La Révolution russe : $b sa portée mondiale
I
Les mêmes phénomènes se sont invariablement produits chez tous les peuples. Parmi ceux qui étaient occupés aux travaux indispensables à leur subsistance : la chasse, ou l’élevage des bétails, ou l’agriculture, se sont trouvés des individus, compatriotes ou étrangers, qui enlevaient à ceux qui travaillaient le produit de leur travail : ils pillaient d’abord, puis asservissaient leurs victimes et exigeaient d’elles soit leur travail, soit un tribut.
Les choses se passaient ainsi dans l’antiquité et se passent encore en Afrique et en Asie. Et c’est ainsi que les travailleurs, toujours occupés à leur œuvre indispensable et habituelle de la lutte contre les forces naturelles, œuvre de leur subsistance et de celle de leurs enfants, se soumettaient à toutes les exigences des conquérants, bien qu’ils fussent plus nombreux et plus moraux que ceux-ci.
Ils se soumettaient en raison de la répulsion qu’ont toujours les hommes de lutter contre des hommes. Cette répulsion caractérise surtout ceux qui sont occupés à l’œuvre grave de la lutte contre la nature. Ils préfèrent donc subir toutes les suites qu’entraînent pour eux les violences que d’abandonner leur travail coutumier, si nécessaire et si affectionné d’eux.
Il n’y avait certes question d’aucun « contrat » que font intervenir Hugo Groz ou Rousseau pour déterminer les rapports entre manants et seigneurs. Il ne pouvait pas y avoir non plus entente commune, comme l’imagine Spencer dans ses Principles of Sociology, entente sur la meilleure façon d’organiser la vie sociale. Au contraire, il se produisait tout naturellement ceci : lorsque les uns subissaient la violence des autres, les opprimés préféraient toutes les misères aux soucis et aux efforts de la lutte contre les oppresseurs, et cela d’autant plus que ceux-ci se chargeaient de défendre les pays soumis contre les perturbateurs extérieurs ou intérieurs de l’ordre et de la tranquillité.
Lorsqu’on étudie l’organisation des sociétés primitives, on omet toujours le fait que ce sont les membres qui assurent l’existence de toute la communauté qui sont les plus nécessaires et les plus moraux. Il est donc plus naturel qu’ils n’abandonnent pas leur œuvre indispensable pour aller lutter contre la violence.
Il en fut ainsi dans l’ancien temps, comme il en est aujourd’hui lorsque nous voyons des Birmans, des Fellahs d’Égypte et des Boers se soumettre à des Anglais ou des Bédouins à des Français.

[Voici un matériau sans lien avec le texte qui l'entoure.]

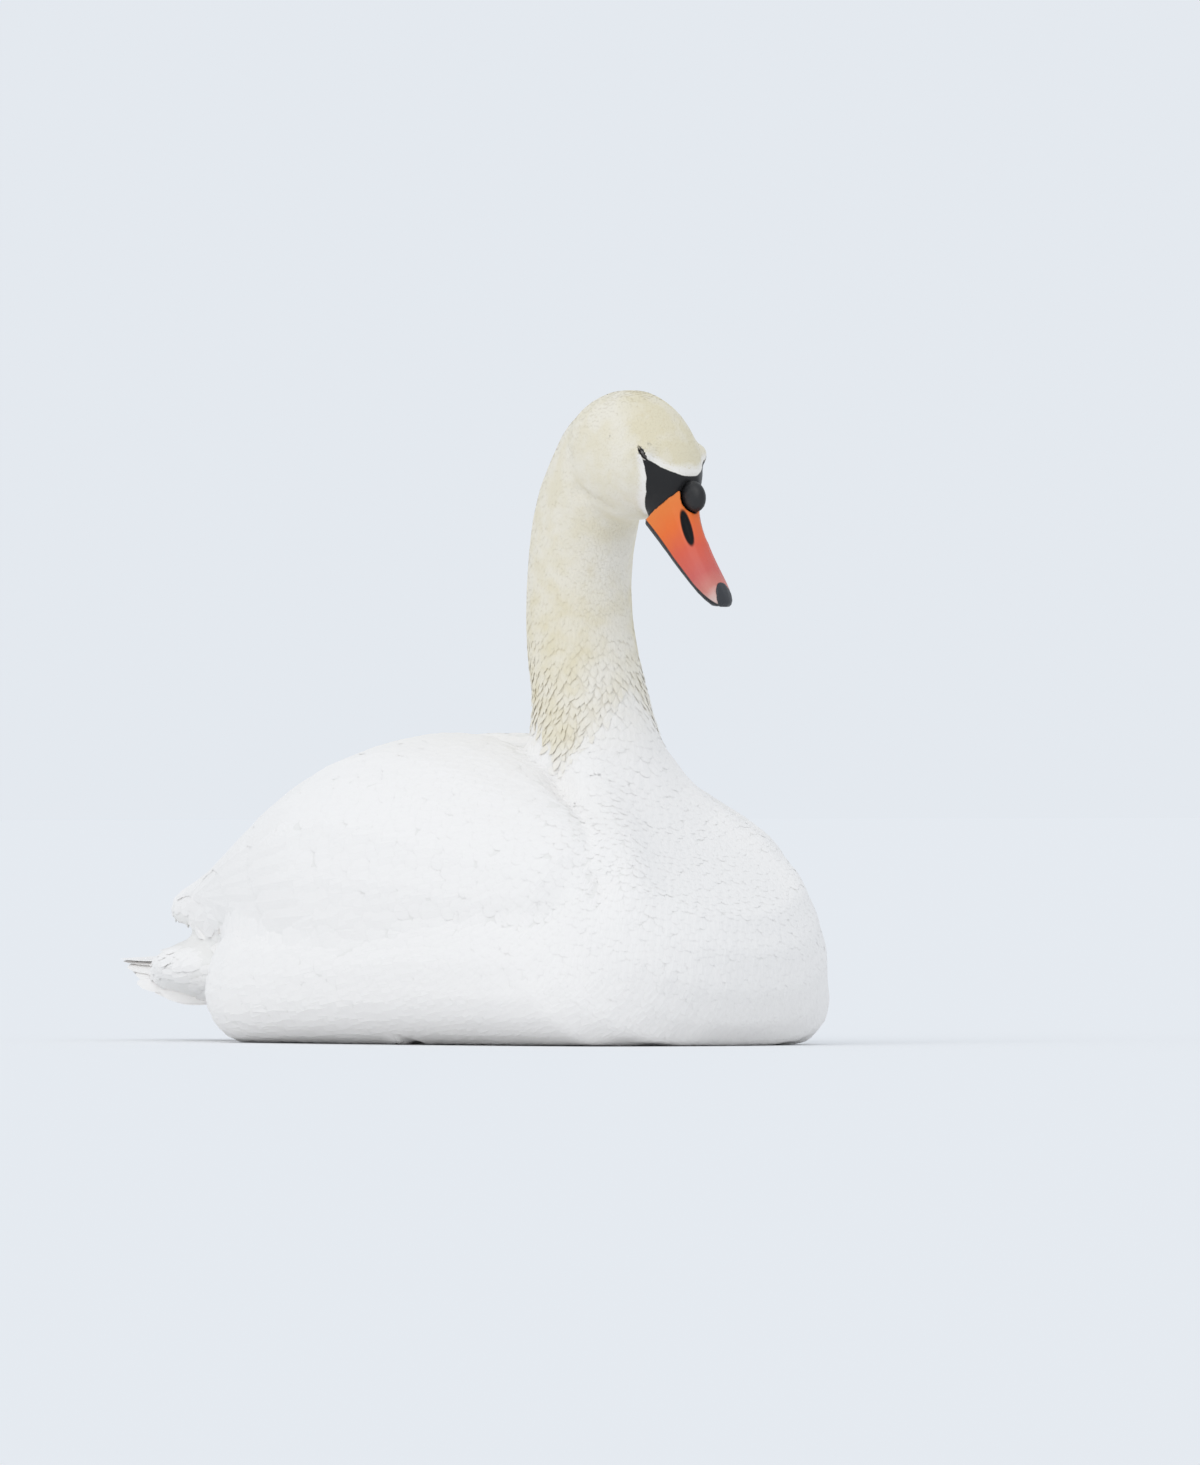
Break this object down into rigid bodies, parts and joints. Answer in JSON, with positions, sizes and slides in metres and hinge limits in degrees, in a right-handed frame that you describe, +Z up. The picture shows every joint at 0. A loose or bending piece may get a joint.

Une étrange doctrine, fort répandue aujourd’hui et qu’on appelle la science sociologique, affirme que les rapports sociaux évoluent et ont toujours évolué suivant des conditions économiques. Mais cette affirmation n’est que la substitution à la cause claire et évidente du phénomène, de l’une de ses conséquences. La cause des unes ou des autres conditions économiques a toujours été et n’a pu être que dans l’oppression des uns par les autres ; tandis que les conditions économiques sont le résultat de la violence et ne peuvent, par suite, déterminer les rapports entre les hommes.
De tout temps, les méchants, les envieux aimant l’oisiveté : les Caïn, attaquaient les laboureurs : les Abel, et, en menaçant ceux-ci des pires violences, jouissaient du produit de leur travail. Par contre, les bons, les paisibles, ceux qui aimaient le travail, au lieu de lutter contre les violateurs, trouvaient préférable de se soumettre à ceux-ci, parce qu’ils ne pouvaient interrompre leur besogne nourricière. C’est bien sur ces violences, et non pas sur le système économique, que reposaient et reposent aujourd’hui tous les groupements humains existants.